● Required work
Will you repeat only the lines beginning at the one that mentions "froth.data.shade_smooth()" and ending at the one that mentions "record = json.load(file)", both of them included, exactly?

● Data provided
━━━━━━━━━━━━━━━━━━━━

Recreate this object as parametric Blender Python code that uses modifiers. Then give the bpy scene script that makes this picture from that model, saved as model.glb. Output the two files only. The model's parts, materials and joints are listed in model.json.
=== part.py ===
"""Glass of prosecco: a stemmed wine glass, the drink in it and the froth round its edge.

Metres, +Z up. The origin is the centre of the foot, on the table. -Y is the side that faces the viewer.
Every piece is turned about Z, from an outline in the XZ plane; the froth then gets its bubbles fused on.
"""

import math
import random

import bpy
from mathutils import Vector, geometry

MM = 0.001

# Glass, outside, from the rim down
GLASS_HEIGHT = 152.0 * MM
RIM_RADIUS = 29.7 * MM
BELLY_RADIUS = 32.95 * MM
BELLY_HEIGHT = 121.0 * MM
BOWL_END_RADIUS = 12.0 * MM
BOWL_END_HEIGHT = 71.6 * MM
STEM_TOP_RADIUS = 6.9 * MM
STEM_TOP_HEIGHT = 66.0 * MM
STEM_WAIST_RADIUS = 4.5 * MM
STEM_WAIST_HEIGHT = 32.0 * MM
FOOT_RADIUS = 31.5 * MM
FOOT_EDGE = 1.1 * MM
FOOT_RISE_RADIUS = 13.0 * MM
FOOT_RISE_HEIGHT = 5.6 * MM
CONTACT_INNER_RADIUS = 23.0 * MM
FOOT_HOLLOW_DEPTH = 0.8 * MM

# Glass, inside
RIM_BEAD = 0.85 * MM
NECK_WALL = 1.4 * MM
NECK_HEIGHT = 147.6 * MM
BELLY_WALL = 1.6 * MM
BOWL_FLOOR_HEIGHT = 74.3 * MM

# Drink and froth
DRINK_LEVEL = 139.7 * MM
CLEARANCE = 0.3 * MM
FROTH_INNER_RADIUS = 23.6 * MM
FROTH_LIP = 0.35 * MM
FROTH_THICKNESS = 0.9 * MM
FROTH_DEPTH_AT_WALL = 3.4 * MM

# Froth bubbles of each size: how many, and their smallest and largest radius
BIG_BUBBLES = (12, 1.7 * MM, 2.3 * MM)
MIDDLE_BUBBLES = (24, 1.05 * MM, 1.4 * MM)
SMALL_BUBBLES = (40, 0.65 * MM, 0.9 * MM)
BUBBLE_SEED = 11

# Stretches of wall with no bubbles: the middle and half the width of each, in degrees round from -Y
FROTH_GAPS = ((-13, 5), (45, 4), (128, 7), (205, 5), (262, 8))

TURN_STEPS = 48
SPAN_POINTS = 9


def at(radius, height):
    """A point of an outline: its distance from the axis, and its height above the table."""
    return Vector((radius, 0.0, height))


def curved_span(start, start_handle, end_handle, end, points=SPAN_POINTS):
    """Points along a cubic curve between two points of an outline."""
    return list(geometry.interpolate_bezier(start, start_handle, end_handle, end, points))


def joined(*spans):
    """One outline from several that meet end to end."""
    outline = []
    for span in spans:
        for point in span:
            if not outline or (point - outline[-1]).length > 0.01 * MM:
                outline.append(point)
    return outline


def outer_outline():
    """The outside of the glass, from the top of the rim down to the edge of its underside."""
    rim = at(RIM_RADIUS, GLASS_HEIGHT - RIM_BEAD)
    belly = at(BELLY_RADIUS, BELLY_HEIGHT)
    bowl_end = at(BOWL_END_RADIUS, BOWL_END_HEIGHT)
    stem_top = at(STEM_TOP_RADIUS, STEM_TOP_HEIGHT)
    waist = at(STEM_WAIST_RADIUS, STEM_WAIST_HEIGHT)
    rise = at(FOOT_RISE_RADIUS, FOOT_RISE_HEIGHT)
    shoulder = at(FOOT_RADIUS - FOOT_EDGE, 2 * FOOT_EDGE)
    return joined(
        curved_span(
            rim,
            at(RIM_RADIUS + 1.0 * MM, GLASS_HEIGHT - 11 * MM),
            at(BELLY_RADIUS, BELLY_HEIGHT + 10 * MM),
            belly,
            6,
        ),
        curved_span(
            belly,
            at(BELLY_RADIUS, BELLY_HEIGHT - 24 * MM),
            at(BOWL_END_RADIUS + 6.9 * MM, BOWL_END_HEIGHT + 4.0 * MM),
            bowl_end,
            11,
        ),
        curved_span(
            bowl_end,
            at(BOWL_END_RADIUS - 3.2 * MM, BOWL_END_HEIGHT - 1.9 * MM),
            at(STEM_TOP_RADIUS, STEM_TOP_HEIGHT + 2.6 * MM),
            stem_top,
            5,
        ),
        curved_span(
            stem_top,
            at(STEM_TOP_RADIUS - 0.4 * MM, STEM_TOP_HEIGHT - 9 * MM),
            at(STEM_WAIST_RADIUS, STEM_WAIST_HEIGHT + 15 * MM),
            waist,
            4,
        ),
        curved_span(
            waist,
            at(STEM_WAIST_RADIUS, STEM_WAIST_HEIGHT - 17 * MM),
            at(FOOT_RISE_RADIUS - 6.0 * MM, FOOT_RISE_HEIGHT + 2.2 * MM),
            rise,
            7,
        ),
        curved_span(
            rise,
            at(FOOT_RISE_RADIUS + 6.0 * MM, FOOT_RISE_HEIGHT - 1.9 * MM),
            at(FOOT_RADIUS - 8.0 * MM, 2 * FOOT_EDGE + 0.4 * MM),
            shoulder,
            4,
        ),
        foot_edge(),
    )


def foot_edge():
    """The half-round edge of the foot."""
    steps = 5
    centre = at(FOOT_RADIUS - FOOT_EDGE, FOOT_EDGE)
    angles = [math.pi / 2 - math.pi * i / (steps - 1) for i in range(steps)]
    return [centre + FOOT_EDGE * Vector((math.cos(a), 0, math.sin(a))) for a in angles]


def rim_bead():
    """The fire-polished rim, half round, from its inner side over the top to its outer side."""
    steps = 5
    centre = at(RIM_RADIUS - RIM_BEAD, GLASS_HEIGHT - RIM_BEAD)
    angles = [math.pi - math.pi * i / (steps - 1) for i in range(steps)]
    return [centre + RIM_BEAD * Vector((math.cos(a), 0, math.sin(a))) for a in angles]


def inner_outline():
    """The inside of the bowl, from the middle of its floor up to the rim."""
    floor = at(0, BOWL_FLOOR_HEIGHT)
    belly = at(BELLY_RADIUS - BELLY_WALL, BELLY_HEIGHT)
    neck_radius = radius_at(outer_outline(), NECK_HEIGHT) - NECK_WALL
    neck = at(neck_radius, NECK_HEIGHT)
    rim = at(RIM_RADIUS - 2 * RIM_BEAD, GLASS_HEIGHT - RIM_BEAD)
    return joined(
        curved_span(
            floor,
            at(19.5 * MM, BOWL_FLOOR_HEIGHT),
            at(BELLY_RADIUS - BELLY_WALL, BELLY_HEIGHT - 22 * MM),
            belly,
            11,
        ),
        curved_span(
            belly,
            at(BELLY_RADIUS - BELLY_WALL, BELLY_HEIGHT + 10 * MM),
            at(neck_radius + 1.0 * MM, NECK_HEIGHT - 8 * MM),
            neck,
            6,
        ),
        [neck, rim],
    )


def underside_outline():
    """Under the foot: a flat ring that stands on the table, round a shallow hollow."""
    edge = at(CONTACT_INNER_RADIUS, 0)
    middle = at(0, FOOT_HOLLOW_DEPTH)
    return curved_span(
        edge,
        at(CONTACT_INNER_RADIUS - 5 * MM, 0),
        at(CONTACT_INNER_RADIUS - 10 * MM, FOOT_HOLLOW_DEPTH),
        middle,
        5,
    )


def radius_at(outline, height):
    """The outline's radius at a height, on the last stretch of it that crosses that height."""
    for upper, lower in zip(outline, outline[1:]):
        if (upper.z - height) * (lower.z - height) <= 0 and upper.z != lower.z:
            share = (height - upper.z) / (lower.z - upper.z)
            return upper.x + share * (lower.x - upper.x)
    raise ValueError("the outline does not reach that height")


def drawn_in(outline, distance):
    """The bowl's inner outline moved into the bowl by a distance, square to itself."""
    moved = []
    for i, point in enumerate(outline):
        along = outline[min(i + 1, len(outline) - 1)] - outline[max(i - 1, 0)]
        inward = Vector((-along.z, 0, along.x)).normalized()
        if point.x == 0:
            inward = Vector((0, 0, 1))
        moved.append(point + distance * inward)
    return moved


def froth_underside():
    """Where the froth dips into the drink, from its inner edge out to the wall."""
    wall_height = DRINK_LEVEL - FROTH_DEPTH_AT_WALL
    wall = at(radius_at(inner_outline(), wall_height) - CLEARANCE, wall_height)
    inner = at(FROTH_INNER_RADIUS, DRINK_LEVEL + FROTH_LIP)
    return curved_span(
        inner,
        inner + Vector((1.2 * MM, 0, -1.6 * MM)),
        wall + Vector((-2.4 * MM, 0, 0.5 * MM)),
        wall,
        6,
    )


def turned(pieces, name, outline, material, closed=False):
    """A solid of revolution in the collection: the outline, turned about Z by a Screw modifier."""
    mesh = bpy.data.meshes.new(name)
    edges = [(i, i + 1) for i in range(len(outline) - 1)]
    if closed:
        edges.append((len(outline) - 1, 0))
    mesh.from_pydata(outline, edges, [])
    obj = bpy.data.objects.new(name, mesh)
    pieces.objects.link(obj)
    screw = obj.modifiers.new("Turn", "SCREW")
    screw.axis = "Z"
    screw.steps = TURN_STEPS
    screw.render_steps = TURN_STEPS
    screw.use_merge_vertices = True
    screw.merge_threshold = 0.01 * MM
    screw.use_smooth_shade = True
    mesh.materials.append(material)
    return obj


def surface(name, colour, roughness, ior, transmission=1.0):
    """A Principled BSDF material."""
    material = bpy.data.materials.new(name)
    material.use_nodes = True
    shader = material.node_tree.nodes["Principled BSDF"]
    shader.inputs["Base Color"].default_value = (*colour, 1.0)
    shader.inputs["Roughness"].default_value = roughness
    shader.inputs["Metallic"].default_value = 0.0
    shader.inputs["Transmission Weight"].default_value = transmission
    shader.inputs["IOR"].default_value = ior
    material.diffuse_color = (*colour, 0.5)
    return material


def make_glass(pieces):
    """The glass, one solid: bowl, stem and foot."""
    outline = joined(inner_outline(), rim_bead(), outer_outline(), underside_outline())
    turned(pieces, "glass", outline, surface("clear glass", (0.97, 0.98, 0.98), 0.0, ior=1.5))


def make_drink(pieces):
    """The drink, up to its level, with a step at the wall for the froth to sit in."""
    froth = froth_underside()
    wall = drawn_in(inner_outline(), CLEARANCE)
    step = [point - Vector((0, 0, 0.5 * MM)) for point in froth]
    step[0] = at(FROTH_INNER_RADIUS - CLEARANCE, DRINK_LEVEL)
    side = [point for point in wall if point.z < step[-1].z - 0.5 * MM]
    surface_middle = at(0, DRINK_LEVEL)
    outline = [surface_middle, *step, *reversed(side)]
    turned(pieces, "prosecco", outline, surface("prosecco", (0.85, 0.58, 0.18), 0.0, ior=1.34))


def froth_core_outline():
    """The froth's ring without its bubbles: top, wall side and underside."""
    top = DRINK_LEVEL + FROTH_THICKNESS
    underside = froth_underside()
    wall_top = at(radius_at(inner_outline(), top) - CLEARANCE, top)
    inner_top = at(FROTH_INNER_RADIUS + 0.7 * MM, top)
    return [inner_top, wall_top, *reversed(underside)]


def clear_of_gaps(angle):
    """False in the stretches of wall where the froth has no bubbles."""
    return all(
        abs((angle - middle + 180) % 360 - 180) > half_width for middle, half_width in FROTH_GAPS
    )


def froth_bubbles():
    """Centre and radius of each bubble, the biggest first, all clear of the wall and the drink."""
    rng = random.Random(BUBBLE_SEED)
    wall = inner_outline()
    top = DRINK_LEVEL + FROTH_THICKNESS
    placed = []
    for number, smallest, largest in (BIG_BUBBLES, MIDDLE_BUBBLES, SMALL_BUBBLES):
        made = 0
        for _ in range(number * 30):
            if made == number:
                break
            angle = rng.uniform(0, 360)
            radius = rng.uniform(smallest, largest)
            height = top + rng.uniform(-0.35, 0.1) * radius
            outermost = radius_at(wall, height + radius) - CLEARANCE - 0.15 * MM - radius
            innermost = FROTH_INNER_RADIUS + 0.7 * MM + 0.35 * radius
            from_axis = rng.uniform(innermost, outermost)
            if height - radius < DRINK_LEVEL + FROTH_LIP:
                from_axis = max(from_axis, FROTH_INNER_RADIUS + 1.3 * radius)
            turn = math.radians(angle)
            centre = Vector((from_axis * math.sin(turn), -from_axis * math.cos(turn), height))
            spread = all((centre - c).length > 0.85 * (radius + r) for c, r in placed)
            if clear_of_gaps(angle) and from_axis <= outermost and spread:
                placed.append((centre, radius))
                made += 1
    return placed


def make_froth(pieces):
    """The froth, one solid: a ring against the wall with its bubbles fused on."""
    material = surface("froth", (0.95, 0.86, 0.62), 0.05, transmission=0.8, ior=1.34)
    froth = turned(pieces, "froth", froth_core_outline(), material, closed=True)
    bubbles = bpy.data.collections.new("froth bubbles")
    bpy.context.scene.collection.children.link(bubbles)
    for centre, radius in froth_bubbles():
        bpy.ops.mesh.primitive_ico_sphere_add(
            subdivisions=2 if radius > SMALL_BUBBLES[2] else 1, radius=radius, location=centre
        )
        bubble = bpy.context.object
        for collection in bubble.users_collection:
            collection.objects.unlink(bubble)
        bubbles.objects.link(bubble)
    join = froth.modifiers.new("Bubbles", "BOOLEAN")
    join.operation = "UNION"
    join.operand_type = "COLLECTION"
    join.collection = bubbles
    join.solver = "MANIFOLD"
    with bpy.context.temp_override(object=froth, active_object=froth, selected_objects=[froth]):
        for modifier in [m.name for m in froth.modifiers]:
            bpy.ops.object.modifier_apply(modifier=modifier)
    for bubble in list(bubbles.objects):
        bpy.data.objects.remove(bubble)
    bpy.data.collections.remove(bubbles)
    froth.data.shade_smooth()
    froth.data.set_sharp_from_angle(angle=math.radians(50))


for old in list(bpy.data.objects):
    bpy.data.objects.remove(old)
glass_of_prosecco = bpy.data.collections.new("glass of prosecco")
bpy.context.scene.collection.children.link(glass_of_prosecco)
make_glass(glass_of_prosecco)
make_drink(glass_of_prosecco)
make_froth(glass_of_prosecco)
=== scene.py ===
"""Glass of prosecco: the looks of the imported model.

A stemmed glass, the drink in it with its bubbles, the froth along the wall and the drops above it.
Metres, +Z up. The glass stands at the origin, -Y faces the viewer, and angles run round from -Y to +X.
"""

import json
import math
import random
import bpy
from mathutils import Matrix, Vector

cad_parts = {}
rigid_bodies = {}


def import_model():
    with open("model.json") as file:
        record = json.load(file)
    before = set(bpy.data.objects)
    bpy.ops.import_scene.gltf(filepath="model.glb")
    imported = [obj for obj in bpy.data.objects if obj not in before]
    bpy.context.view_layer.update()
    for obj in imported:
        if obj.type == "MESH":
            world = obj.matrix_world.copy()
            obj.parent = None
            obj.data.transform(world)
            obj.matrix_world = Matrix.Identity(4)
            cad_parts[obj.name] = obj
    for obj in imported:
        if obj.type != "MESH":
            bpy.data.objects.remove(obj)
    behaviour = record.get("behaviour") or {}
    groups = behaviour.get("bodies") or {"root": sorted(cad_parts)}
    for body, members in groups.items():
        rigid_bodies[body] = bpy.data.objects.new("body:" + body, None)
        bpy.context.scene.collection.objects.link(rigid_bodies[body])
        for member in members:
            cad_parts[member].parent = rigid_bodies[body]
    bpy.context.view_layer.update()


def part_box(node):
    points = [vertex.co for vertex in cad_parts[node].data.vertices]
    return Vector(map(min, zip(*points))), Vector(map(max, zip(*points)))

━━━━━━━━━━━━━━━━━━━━

● Result
    froth.data.shade_smooth()
    froth.data.set_sharp_from_angle(angle=math.radians(50))


for old in list(bpy.data.objects):
    bpy.data.objects.remove(old)
glass_of_prosecco = bpy.data.collections.new("glass of prosecco")
bpy.context.scene.collection.children.link(glass_of_prosecco)
make_glass(glass_of_prosecco)
make_drink(glass_of_prosecco)
make_froth(glass_of_prosecco)
=== scene.py ===
"""Glass of prosecco: the looks of the imported model.

A stemmed glass, the drink in it with its bubbles, the froth along the wall and the drops above it.
Metres, +Z up. The glass stands at the origin, -Y faces the viewer, and angles run round from -Y to +X.
"""

import json
import math
import random
import bpy
from mathutils import Matrix, Vector

cad_parts = {}
rigid_bodies = {}


def import_model():
    with open("model.json") as file:
        record = json.load(file)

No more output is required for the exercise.